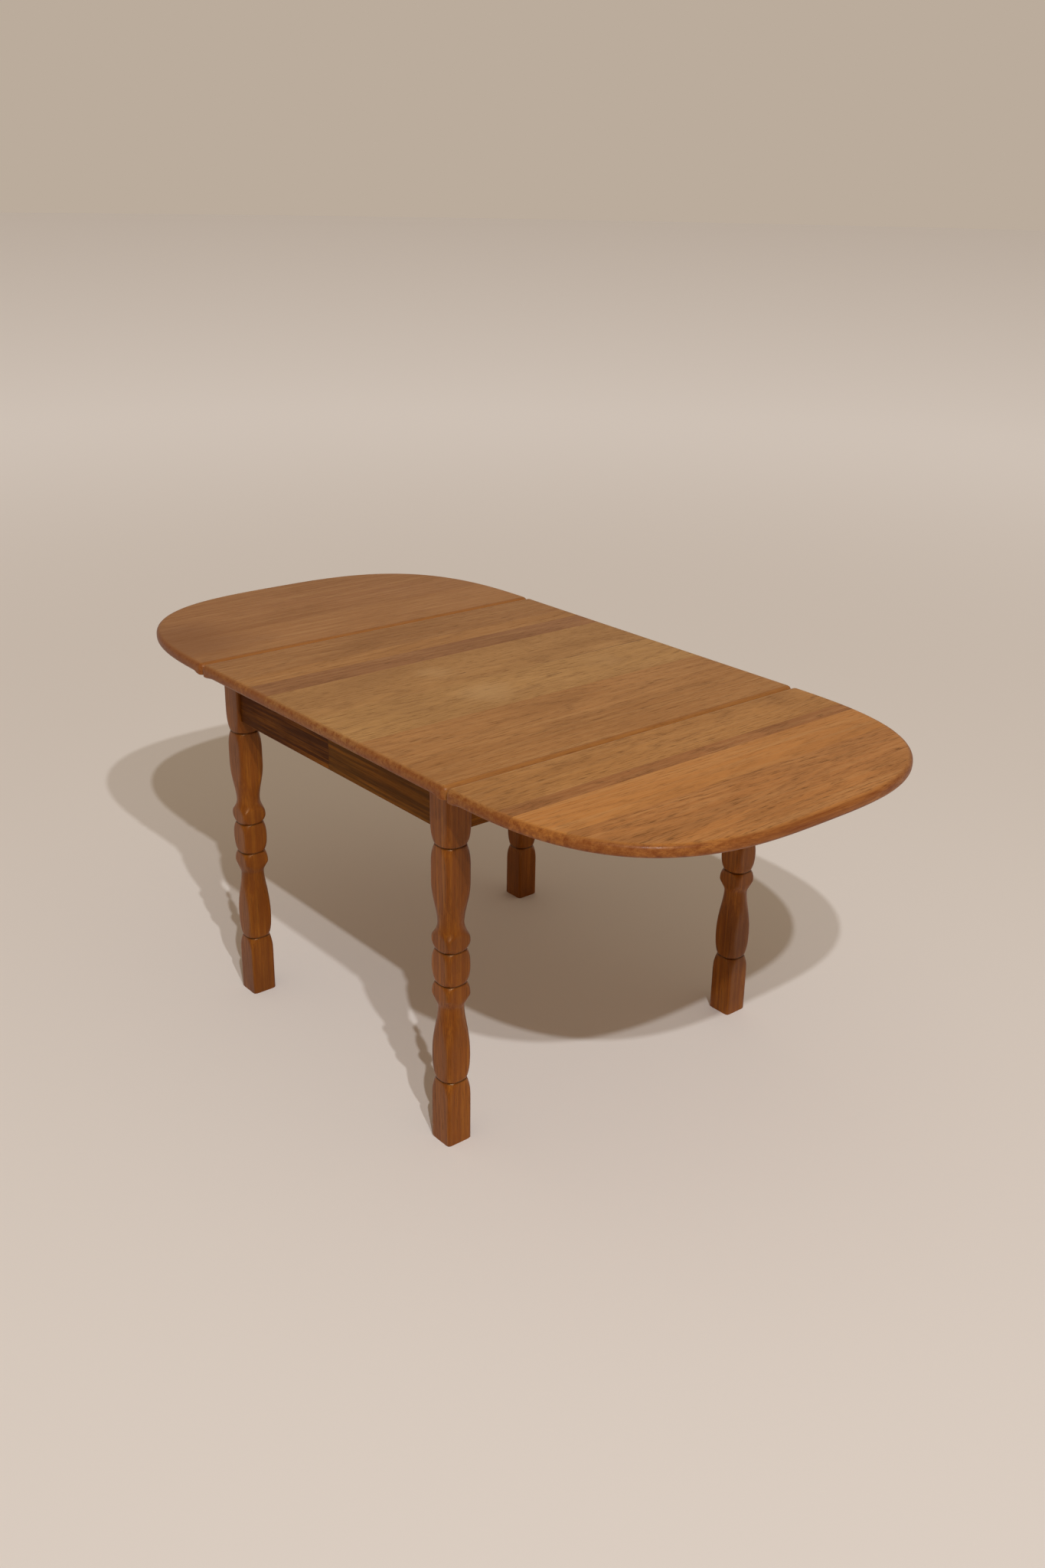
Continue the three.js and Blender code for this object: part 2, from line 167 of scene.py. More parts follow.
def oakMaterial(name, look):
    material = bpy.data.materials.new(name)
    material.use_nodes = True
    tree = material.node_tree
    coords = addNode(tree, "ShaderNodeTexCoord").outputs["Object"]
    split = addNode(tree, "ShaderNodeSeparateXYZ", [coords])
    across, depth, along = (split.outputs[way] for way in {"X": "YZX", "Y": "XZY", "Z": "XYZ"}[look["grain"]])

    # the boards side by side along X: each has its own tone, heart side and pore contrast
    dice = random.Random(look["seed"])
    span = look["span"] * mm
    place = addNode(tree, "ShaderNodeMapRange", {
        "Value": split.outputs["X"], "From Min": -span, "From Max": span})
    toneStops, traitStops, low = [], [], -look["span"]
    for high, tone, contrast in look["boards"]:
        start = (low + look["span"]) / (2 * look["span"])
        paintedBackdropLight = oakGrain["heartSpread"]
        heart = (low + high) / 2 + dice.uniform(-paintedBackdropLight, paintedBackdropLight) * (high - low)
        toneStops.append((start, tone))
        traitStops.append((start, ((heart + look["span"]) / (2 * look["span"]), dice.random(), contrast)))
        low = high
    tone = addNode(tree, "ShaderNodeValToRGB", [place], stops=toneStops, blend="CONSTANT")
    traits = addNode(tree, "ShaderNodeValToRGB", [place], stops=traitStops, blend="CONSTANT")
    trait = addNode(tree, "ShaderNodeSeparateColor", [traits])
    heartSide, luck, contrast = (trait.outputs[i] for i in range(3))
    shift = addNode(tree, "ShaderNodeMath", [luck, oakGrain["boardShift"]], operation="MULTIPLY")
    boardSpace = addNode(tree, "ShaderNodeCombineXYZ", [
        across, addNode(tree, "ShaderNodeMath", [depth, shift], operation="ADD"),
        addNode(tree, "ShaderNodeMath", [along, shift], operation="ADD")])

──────

- Problem to solve -
The data above must be returned in full, exactly as written.

- Solution for this problem -
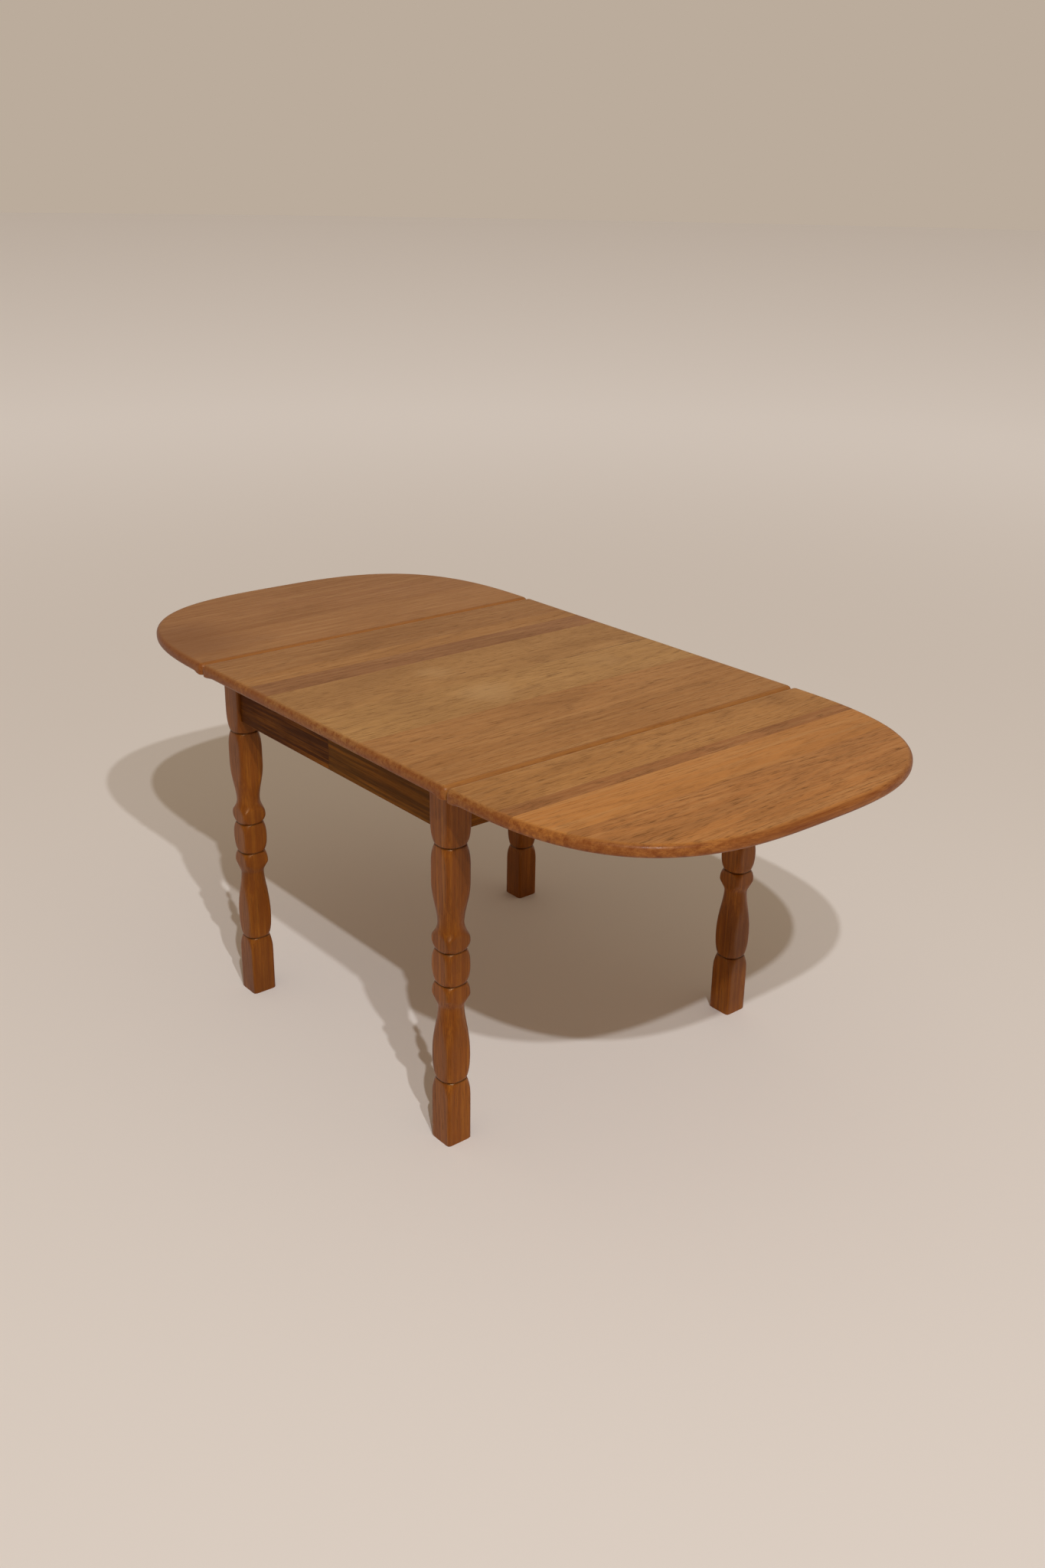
Continue the three.js and Blender code for this object: part 2, from line 167 of scene.py. More parts follow.
def oakMaterial(name, look):
    material = bpy.data.materials.new(name)
    material.use_nodes = True
    tree = material.node_tree
    coords = addNode(tree, "ShaderNodeTexCoord").outputs["Object"]
    split = addNode(tree, "ShaderNodeSeparateXYZ", [coords])
    across, depth, along = (split.outputs[way] for way in {"X": "YZX", "Y": "XZY", "Z": "XYZ"}[look["grain"]])

    # the boards side by side along X: each has its own tone, heart side and pore contrast
    dice = random.Random(look["seed"])
    span = look["span"] * mm
    place = addNode(tree, "ShaderNodeMapRange", {
        "Value": split.outputs["X"], "From Min": -span, "From Max": span})
    toneStops, traitStops, low = [], [], -look["span"]
    for high, tone, contrast in look["boards"]:
        start = (low + look["span"]) / (2 * look["span"])
        paintedBackdropLight = oakGrain["heartSpread"]
        heart = (low + high) / 2 + dice.uniform(-paintedBackdropLight, paintedBackdropLight) * (high - low)
        toneStops.append((start, tone))
        traitStops.append((start, ((heart + look["span"]) / (2 * look["span"]), dice.random(), contrast)))
        low = high
    tone = addNode(tree, "ShaderNodeValToRGB", [place], stops=toneStops, blend="CONSTANT")
    traits = addNode(tree, "ShaderNodeValToRGB", [place], stops=traitStops, blend="CONSTANT")
    trait = addNode(tree, "ShaderNodeSeparateColor", [traits])
    heartSide, luck, contrast = (trait.outputs[i] for i in range(3))
    shift = addNode(tree, "ShaderNodeMath", [luck, oakGrain["boardShift"]], operation="MULTIPLY")
    boardSpace = addNode(tree, "ShaderNodeCombineXYZ", [
        across, addNode(tree, "ShaderNodeMath", [depth, shift], operation="ADD"),
        addNode(tree, "ShaderNodeMath", [along, shift], operation="ADD")])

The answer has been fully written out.